At a time when retailers are competing aggressively on price to drive sagging sales, the need to limit returns via virtual try-on tools and tougher sales policies is expected to rise.
Even before the inflation-driven clampdown on spending, free shipping and returns were becoming too costly, prompting many retailers to seek new ways to mitigate losses for the peak season.
“We’ve seen the return rate continue to increase as times have gotten worse and things a bit more challenging,” thredUP Chief Financial Officer Sean Sobers said Monday (Nov. 14) on the resale marketplace and apparel subscription company’s earnings call. “The consumer’s maybe a little more focused on cash back or buyer’s remorse, whatever it is, but we’ve seen the return rate kind of spike up, and we’re working on quite a few different things internally to help resolve that.”
Those comments reflect an existing but exacerbated problem for the retail industry, which is using virtual try-on tech and restricting free returns policies as they also tighten up against returns chargeback abuse.

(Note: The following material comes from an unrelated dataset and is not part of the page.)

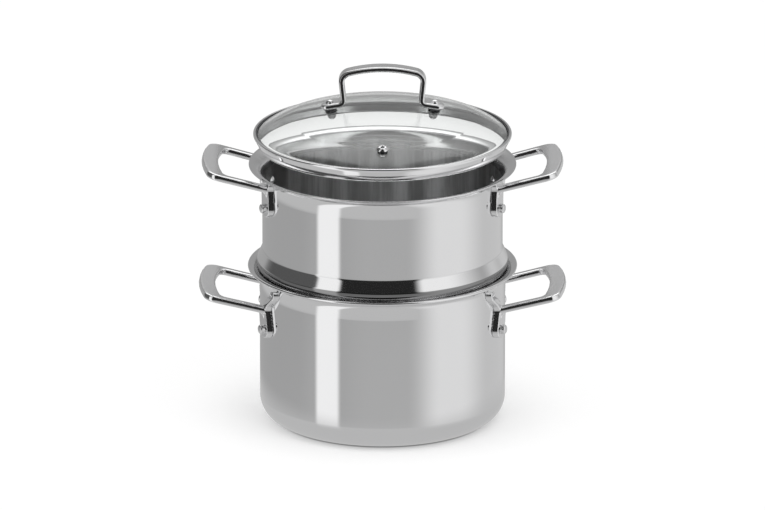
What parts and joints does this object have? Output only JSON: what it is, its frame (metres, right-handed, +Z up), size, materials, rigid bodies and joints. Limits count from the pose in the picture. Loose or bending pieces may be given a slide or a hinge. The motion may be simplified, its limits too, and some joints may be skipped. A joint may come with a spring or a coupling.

To cut off returns and chargebacks using consumer satisfaction as a more effective tool in this fight, innovation is pouring into virtual try-on tech, assuring a good fit on apparel and accessories, infamous for high returns.
In the first quarter, Walmart introduced its Zeekit virtual fitting room technology and Choose My Model technology, then updated it in September with Be Your Own Model, allowing shoppers to upload full-body selfies to get a more customized and personalized fit.
See also: The Many Faces of Fraud Haunt a Beset Holiday Selling Season
Early in November, Amazon Fashion and Snap teamed on virtual try-on experiences for social shoppers starting with eyewear.
“For this partnership, Amazon’s 3D Asset technology, a service that can be extended to industry partners, works with Snap’s Lenses to allow 3D assets and product information to be shared, as well as dynamically updated, providing shoppers up-to-date selection, product details and availability,” a press release stated.
Faced with rising returns, some retailers are also adjusting policies to be stricter.
CNBC reported earlier this month that “Stores such as Gap, Old Navy, Banana Republic and J. Crew (which was once well known for a generous return policy that spanned the lifetime of a garment) have shortened their regular return windows to within a month.”
“At Anthropologie, REI and LL Bean (which also once promised lifetime returns), there’s now a fee — all around $6 — for mailed returns,” the report added.
Like free shipping, few limits on returns are in some ways a souvenir of the pandemic migration to online shopping, as eCommerce players attracted millions of shoppers with free returns guarantees that are now out of sync with the altered retail reality of 2022.
Returns are problematic in several ways. There’s the costly reverse logistics of paying the return shipping, the fact that returned merchandise is often never restocked for future sale, and the thorny issue of disputes and chargebacks that retailers must also contend with.
Combating Fraud Parading as Legit Returns
The National Retail Federation (NRF) said early this year that returns added up to more than $761 billion in lost sales for United States retailers in 2021, adding that for every $1 billion in sales, retailers typically eat $166 million in returned merchandise.
With a very different economic picture this year, some fear things could get worse in 2022, with returns abuse going by the misnomer “friendly fraud” a growing problem for retailers.
The study “Dispute-Prevention Solutions: Third-Party Tools Limit Dispute-Related Losses,” a PYMNTS and Verifi collaboration, noted that 61% of merchants “have experienced unintentional fraud by a member of the cardholder’s family making an unauthorized purchase, making this the most common type of first-party misuse,” and that “63% of digital subscription providers, 56% of travel and leisure companies and 46% of retailers have also faced this sort of disputed transaction.”